Compared to .diff attachments in Bugzilla tickets, Git branches are much easier
for us to review, refine and merge features together.

Each change set has a distinct URL generated by the "git review" tool, which
can be referenced in Bugzilla by pasting its gerrit.wikimedia.org URL as a
comment.

If you run into any issues with the patch process, please feel free to ask on
irc.freenode.net #wikimedia-dev and the wikitext-l mailing list. Thank you!

(In reply to comment #1)

I don't think the magic linking in core is necessarily evil. However, if it
currently isn't, then it should be made configurable and disableble.

This got split out to bug 45942 ("Magic links" RFC, PMID and ISBN should be gated by configuration).

Jdforrester-WMF lowered the priority of this task from Medium to Lowest.EditedOct 27 2015, 6:32 PM
Jdforrester-WMF subscribed.

Though it would be nice to move this out of core, I don't think I can justify it as a priority, sorry.

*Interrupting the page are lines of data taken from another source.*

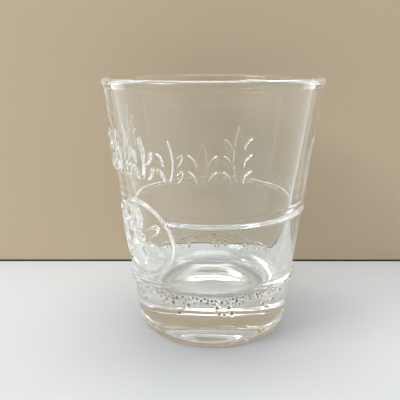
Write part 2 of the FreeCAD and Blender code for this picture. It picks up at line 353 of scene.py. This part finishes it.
def frieze(azimuth, radius, height):
    """Relief of the row of sprigs, centred over the emblem."""
    middle = (len(SPRIG_TIERS) - 1) / 2
    relief = np.zeros_like(azimuth)
    for index, tiers in enumerate(SPRIG_TIERS):
        centre = EMBLEM_AZIMUTH + (index - middle) * SPRIG_PITCH
        across = across_face(azimuth, centre, radius)
        relief = np.maximum(relief, raised(sprig(across, height - Glass.sprig_foot, tiers)))
    return relief * RELIEF_HEIGHT


def emblem(azimuth, radius, height):
    """Relief of the ring and the rosette in it, and the distance from their middle."""
    across = across_face(azimuth, EMBLEM_AZIMUTH, radius)
    up = height - Glass.emblem
    out = np.hypot(across, up)
    ring_middle = Glass.emblem_radius - EMBLEM_BAND / 2
    nearest = np.abs(out - ring_middle) - EMBLEM_BAND / 2
    nearest = np.minimum(nearest, out - Glass.boss_radius)
    for petal in range(PETALS):
        turn = 2 * math.pi * petal / PETALS
        side = across * math.cos(turn) - up * math.sin(turn)
        along = across * math.sin(turn) + up * math.cos(turn)
        petal_outline = leaf(side, along, (0, PETAL_START), (0, PETAL_TIP), PETAL_ARC)
        nearest = np.minimum(nearest, petal_outline)
    return raised(nearest) * RELIEF_HEIGHT, out


def girdle(height, from_emblem):
    """The half-round line, which stops at the emblem's ring."""
    away = np.clip(np.abs(height - Glass.girdle) / (Glass.girdle_width / 2), 0, 1)
    past_ring = from_emblem > Glass.emblem_radius - GIRDLE_OVERLAP
    return np.where(past_ring, GIRDLE_CROWN * (1 - away**2), 0)


def scattered_beads():
    """Azimuth, height and radius of each bead: crowded under one line, in lobes, never touching."""
    draw = random.Random(STIPPLE_SEED)
    beads = []
    while len(beads) < STIPPLE_BEADS:
        azimuth = 360 * draw.random()
        lobe = 0.5 + 0.5 * math.sin(math.radians(STIPPLE_LOBES * azimuth))
        drop = STIPPLE_BAND * (1 - LOBE_SHARE + LOBE_SHARE * lobe) * draw.random() ** CROWDING
        height = STIPPLE_FOOT + STIPPLE_BAND - drop
        size = BEAD_SMALLEST + BEAD_SPREAD * draw.random()
        clear = True
        for other, level, reach in beads:
            along = math.radians(turned_away(azimuth, other)) * STIPPLE_RADIUS
            clear = clear and math.hypot(along, height - level) > size + reach + BEAD_GAP
        if clear:
            beads.append((azimuth, height, size))
    return beads


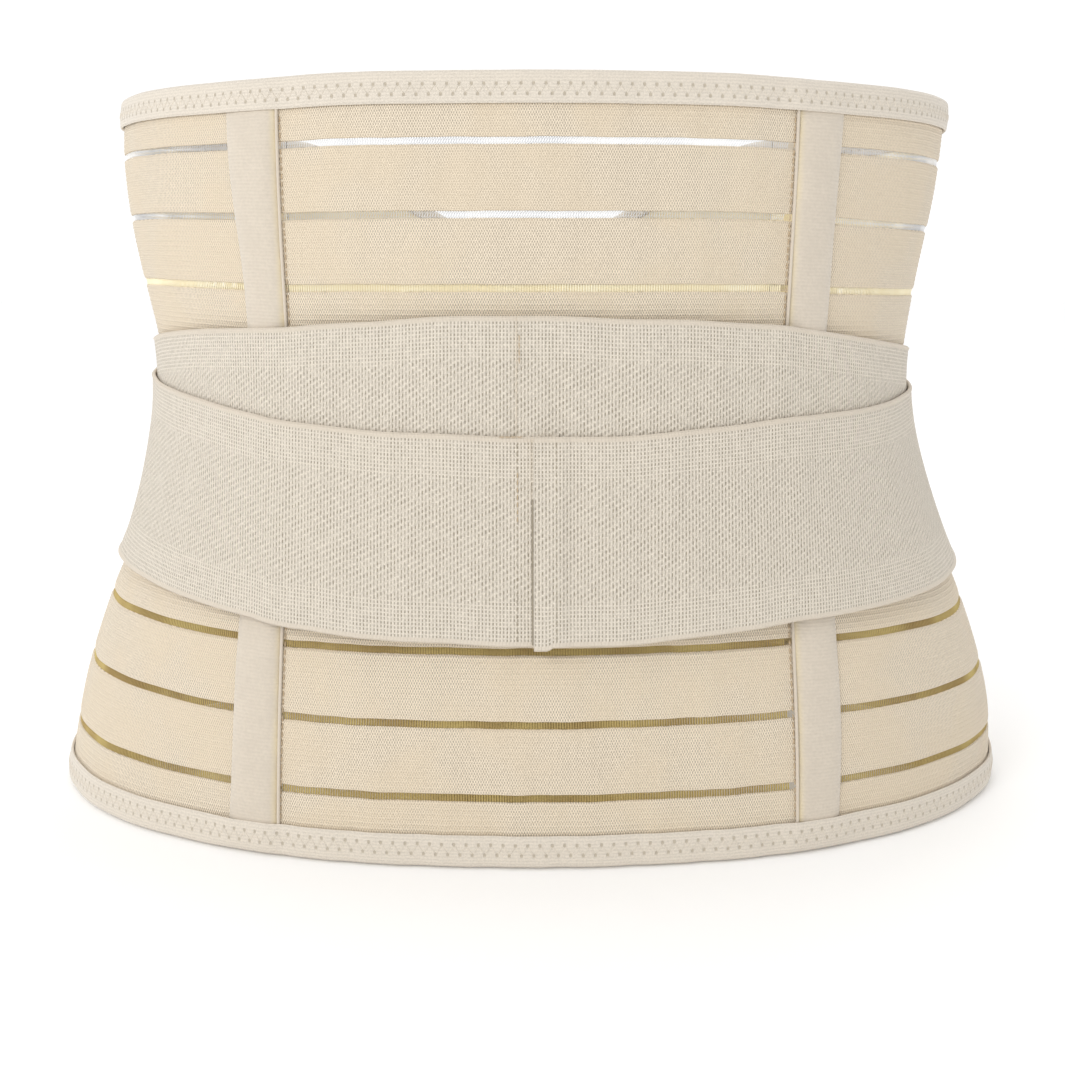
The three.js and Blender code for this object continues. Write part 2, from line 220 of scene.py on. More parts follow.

We had an Extension created for this in May 2011, and we have v5 of it at T28207#294990 .

Can we find out who "wsd" was from the Bugzilla database, in order to credit them, and find out what license they wish to put on it? It could at least be copied to the wiki, were people will find it.

@Legoktm resolved T47942: "Magic links" RFC, PMID and ISBN should be configurable and disableable with https://gerrit.wikimedia.org/r/309528, so there's now $wgEnableMagicLinks in MediaWiki core. I left a note on Gerrit expressing my disagreement with the approach taken.

Just to let you know that I've wrapped wsd's patch to https://www.mediawiki.org/wiki/Extension:MagicalLinkers
It has been developed against MW 1.31. I think that with this extension, the core functionality can be removed.